The word today is that Hearst may sell or close the San Francisco Chronicle if it can't drastically cut costs over the next few weeks. So discussion among the media set is that San Francisco could become the first major U.S. city without a real daily paper.
But essentially that's what we've got. Whether the paper goes through a Sam Zell-like shrinking in stature and status, or it closes up shop altogether, the show's over. The amount of staff reduction would have to be so large (up to 47 percent, according to Newsosaur) that the paper that would remain would be a shell of its current self. Which ain't exactly a grand paper to begin with.
The "city without a paper" isn't quite true, of course. SF has the Examiner, a small daily that is distributed free. It is not a paper to revive one's faith in journalism. There are also free dailies down the peninsula, as well as free weeklies and a slew of online news and opinion sources.

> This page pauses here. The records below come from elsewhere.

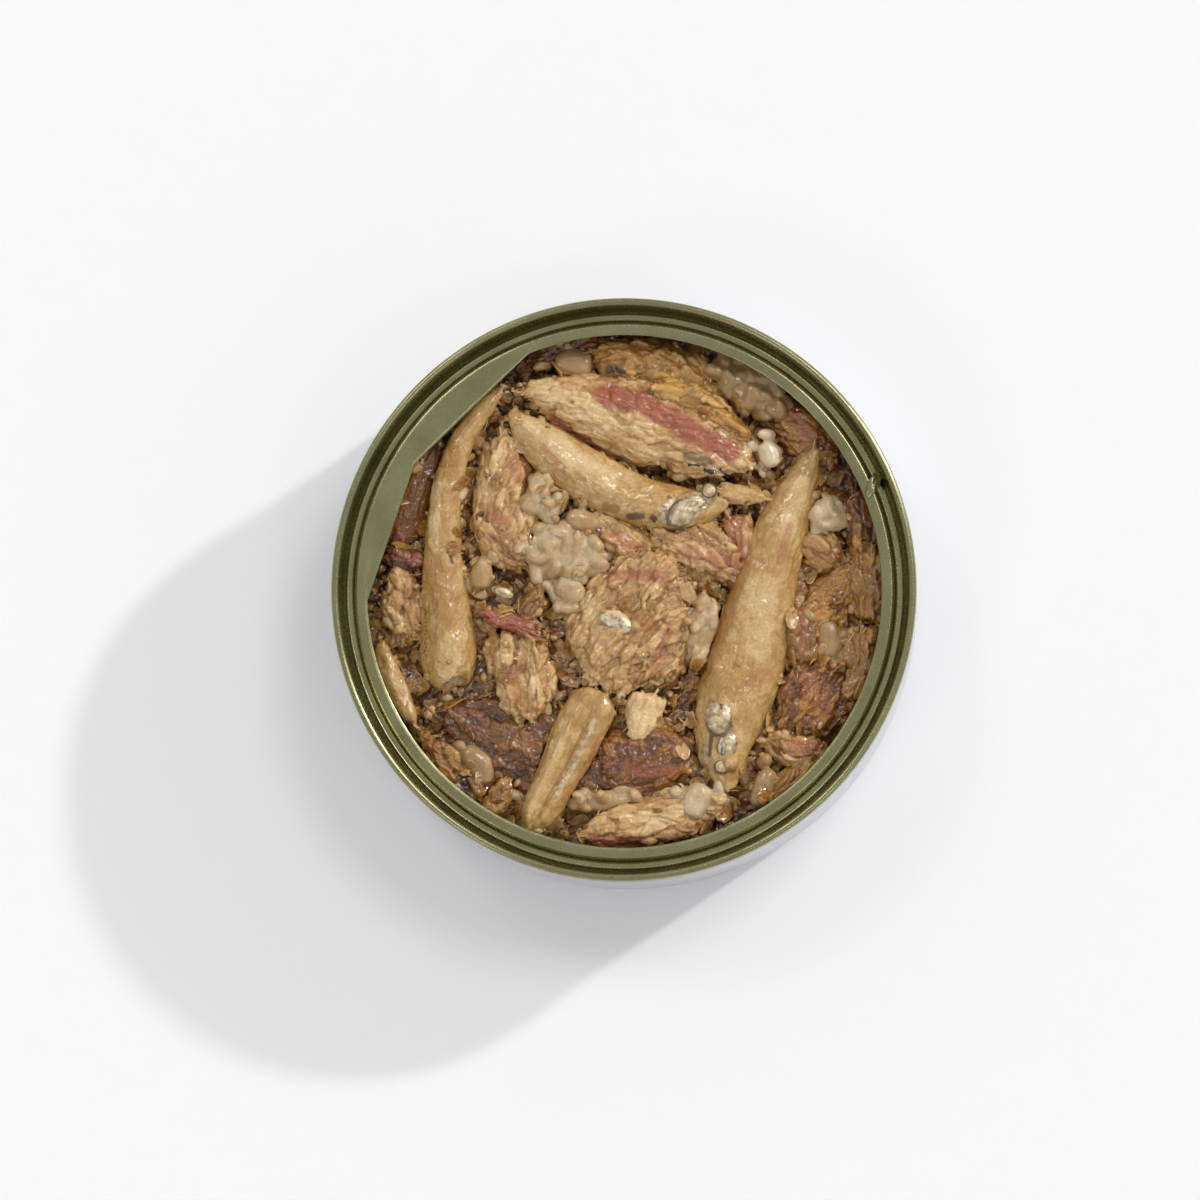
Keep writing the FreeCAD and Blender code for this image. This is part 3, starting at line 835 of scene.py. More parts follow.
@dataclass(frozen=True)
class Relief:
    """How a piece's surface breaks up; depths and sizes in millimetres."""

    lump: float = 0.30
    lump_size: float = 2.4
    plate: float = 0.30
    plate_length: float = 3.6
    plate_width: float = 1.3
    crevice: float = 0.22
    fibre: float = 0.14
    fibre_size: float = 0.55
    fibre_length: float = 4.0
    grit: float = 0.035
    grit_size: float = 0.6
    mottle: float = 0.16


@dataclass(frozen=True)
class Shreds:
    """Fibres and flakes torn half loose from a piece; sizes in millimetres."""

    count: int = 70
    length: tuple[float, float] = (1.6, 5.0)
    width: tuple[float, float] = (0.4, 1.1)
    thickness: tuple[float, float] = (0.22, 0.5)
    yaw: float = 22.0
    pitch: float = 9.0
    ends: int = 14


CHUNK = Relief()
RAGGED = Relief(lump=0.5, plate=0.42, crevice=0.3, fibre=0.18, grit=0.05)
FISH = Relief(lump=0.22, lump_size=3.4, plate=0.05, plate_length=2.6, plate_width=1.6, crevice=0.03, fibre=0.03,
              grit=0.03, mottle=0.03)
GRANULAR = Relief(lump=0.35, plate=0.2, plate_length=2.0, plate_width=1.8, crevice=0.2, fibre=0.05, grit=0.14,
                  grit_size=0.9)
JELLY = Relief(lump=0.10, lump_size=1.4, plate=0.0, crevice=0.0, fibre=0.0, grit=0.02, grit_size=0.8)
WHOLE = Shreds(count=0, ends=0)
FRAYED = Shreds(count=26, length=(1.2, 3.4), width=(0.25, 0.6), thickness=(0.18, 0.3), ends=10)
TORN = Shreds(count=120, ends=22, yaw=30.0, pitch=14.0)
KERNEL_SPANS = ((2.6, 4.4), (1.7, 2.3), (1.5, 2.1))  # length, width and thickness of a swollen grain
KERNEL_SUNK = 0.55


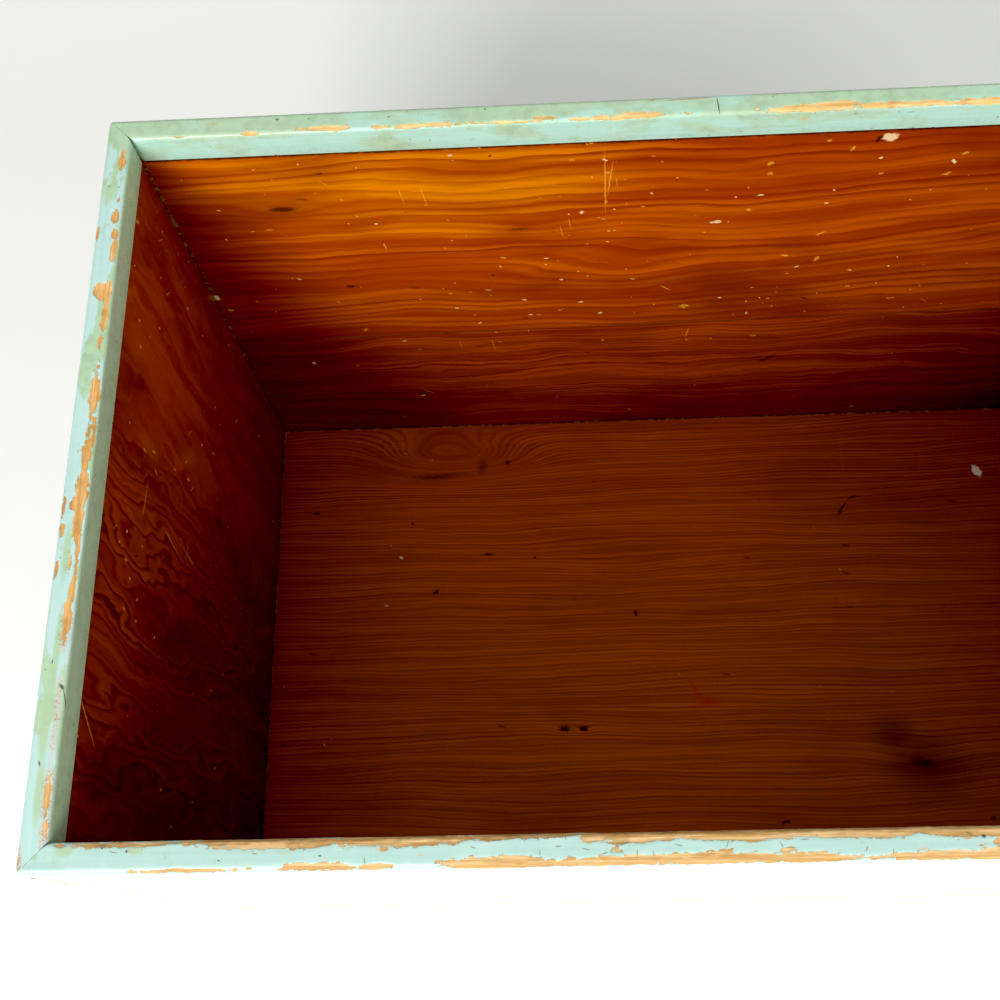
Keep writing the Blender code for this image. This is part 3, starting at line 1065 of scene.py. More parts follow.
@dataclass
class Board:
    """One board or panel of the box, with a finish for each kind of face."""

    node: str
    inner_axis: int
    inner_sign: int
    inside: Finish
    outside: Finish
    hidden: Finish
    slot: str
    grow_low: tuple[float, float, float] = ORIGIN
    grow_high: tuple[float, float, float] = ORIGIN
    seam_top: Optional[tuple[float, float]] = None
    seam_foot: Optional[tuple[float, float]] = None
    round_over: float = 0.5 * MM
    step: float = 5 * MM
    unevenness: float = 0.18 * MM
    seed: float = 1.0

    def build(self) -> bpy.types.Object:
        """Build the board's mesh in the place of its CAD node and dress it."""
        low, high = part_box(self.node)
        low = np.array(low) - np.array(self.grow_low)
        high = np.array(high) + np.array(self.grow_high)
        points, faces = slab(low, high, self.round_over, self.step)
        points = self.weathered(points, low, high)
        points = self.tapered(points, low, high)
        piece = new_piece(f"{self.node}_wood", points, faces)
        for finish in (self.inside, self.outside, self.hidden):
            piece.data.materials.append(finish.material())
        self.assign(piece, low, high)
        return stand_in(piece, self.node)

    def weathered(self, points: np.ndarray, low: np.ndarray, high: np.ndarray) -> np.ndarray:
        """Sink the two large faces here and there, and dent their edges, never past the board's own sides."""
        axis = self.inner_axis
        middle = (low[axis] + high[axis]) / 2
        outward = np.sign(points[:, axis] - middle)
        on_face = np.abs(points[:, axis] - middle) > (high[axis] - low[axis]) / 2 - self.round_over * 1.01
        wide = 0.5 + 0.5 * smooth_noise(points, 14.0, self.seed)
        close = 0.5 + 0.5 * smooth_noise(points, 60.0, self.seed + 4.0)
        depth = self.unevenness * (0.75 * wide + 0.25 * close)
        points[:, axis] -= np.where(on_face, outward * depth, 0.0)
        return points

    def tapered(self, points: np.ndarray, low: np.ndarray, high: np.ndarray) -> np.ndarray:
        """Bring a long board's seam edge to its slope, given as its heights at the left and right ends."""
        for seam, fixed, moved in ((self.seam_top, low[2], high[2]), (self.seam_foot, high[2], low[2])):
            if seam is None:
                continue
            run = (points[:, 0] - low[0]) / (high[0] - low[0])
            target = seam[0] + (seam[1] - seam[0]) * run
            share = (points[:, 2] - fixed) / (moved - fixed)
            points[:, 2] = fixed + (target - fixed) * share
        return points

    def assign(self, piece: bpy.types.Object, low: np.ndarray, high: np.ndarray) -> None:
        """Give each face the finish of the side that it is on."""
        half = (high[self.inner_axis] - low[self.inner_axis]) / 2
        middle = (high[self.inner_axis] + low[self.inner_axis]) / 2
        for face in piece.data.polygons:
            side = (face.center[self.inner_axis] - middle) * self.inner_sign / half
            if side > 0.93:
                face.material_index = 0
            elif abs(face.normal.z) > 0.7 and self.inner_axis != 2:
                face.material_index = 2
            else:
                face.material_index = 1


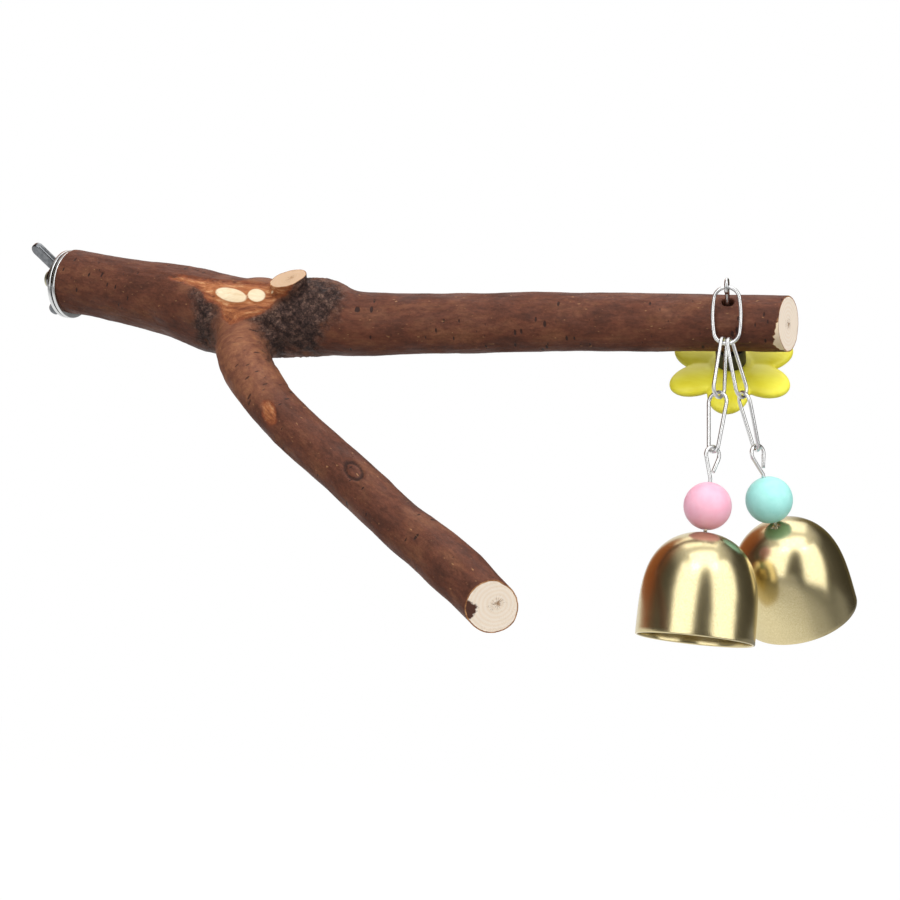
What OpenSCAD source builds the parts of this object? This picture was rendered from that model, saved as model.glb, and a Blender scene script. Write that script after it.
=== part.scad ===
// Bird perch: a natural forked branch clamped to cage wires, with a hanging pair of bells.
// Origin on the stud's axis at the plane of the cage wall, +X into the cage, +Z up.

/* [Branch] */
// Length of the trunk, from its sawn end to the middle of the fork
trunk_l = 86.8; // [78:0.2:96]
// Diameter of the trunk at its sawn end
trunk_d = 24.6; // [22:0.2:26]
// Length of the long arm, from the fork to its sawn end
arm_l = 181; // [165:1:200]
// Diameter of the long arm along its middle
arm_d = 20.2; // [18:0.2:21]
// Length of the front arm, from the fork to its sawn end
front_l = 161.2; // [140:0.2:180]
// Diameter of the front arm along its middle
front_d = 16.3; // [15:0.2:19]
// Heading of the trunk in the plane of the fork
trunk_yaw = -8.1; // [-10:0.1:-6]
// Heading of the long arm in the plane of the fork
arm_yaw = 11.1; // [9:0.1:13]
// Heading of the front arm in the plane of the fork
front_yaw = -39.6; // [-42:0.2:-36]
// Droop of both arms out of the plane of the fork
arm_droop = 5.2; // [4:0.1:6]
// Roll of the plane of the fork about the stud
fork_roll = 43; // [38:0.5:44]

/* [Clamp] */
// Diameter of the stud
stud_d = 6; // [5:0.1:6.2]
// Pitch of the stud's thread
stud_pitch = 1; // [0.8:0.05:1.25]
// Length of the stud outside the cage wall
stud_out = 10.2; // [9.8:0.1:12]
// Length of the stud's plain free end
stud_tip = 1.6; // [1.2:0.1:2]
// Length of the stud inside the trunk
stud_in = 26; // [18:1:34]
// Diameter of each fender washer
washer_d = 25; // [22:0.5:26]
// Thickness of each fender washer
washer_t = 1.3; // [1:0.1:1.6]
// Hole of each fender washer, so they sag on the stud
washer_hole = 8.7; // [6.6:0.1:9]
// Gap between the washers as stored, less than a cage wire
clamp_gap = 0.5; // [0.4:0.1:2]
// Tip-to-tip span of the wing nut
wing_span = 29.5; // [27:0.5:32]
// Height of the wings above the nut's base
wing_h = 11.6; // [11:0.2:16]
// Thickness of a wing
wing_t = 2.6; // [1.8:0.1:2.8]
// Diameter of the wing nut's hub where it meets the washer
hub_d = 11.5; // [10.5:0.1:12.5]
// Height of the wing nut's hub
hub_h = 6.4; // [5.5:0.1:6.6]

/* [Split pin and flower] */
// Diameter of the wire of the split pin
pin_wire = 1.4; // [1.2:0.05:1.5]
// Radius of the eye of the split pin, to the middle of its wire
eye_r = 2; // [1.9:0.05:2.4]
// Height of the middle of the eye above the long arm's axis
eye_rise = 16; // [15.8:0.1:18]
// Distance of the split pin from the long arm's end, as a share of the arm
pin_at_share = 0.893; // [0.87:0.001:0.9]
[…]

What we might get -- and a tip of the hat to my Commonwealth Club news intern, Steve Tavares, here -- is a multiplicity of small, localized news publications, in print and online. The good news is that it would multiply the voices represented, as well as give dedicated reporting for certain locales that aren't adequately covered by the giant newspapers we've all grown up with. But I think the downside is that we'll lose those deep pockets of the news giants, the huge budgets that allowed them to do long-term investigative reporting, to take on controversial subjects and withstand the backlash, and to enforce standards of professional conduct.
Show's over. Move along. Nothing to see here.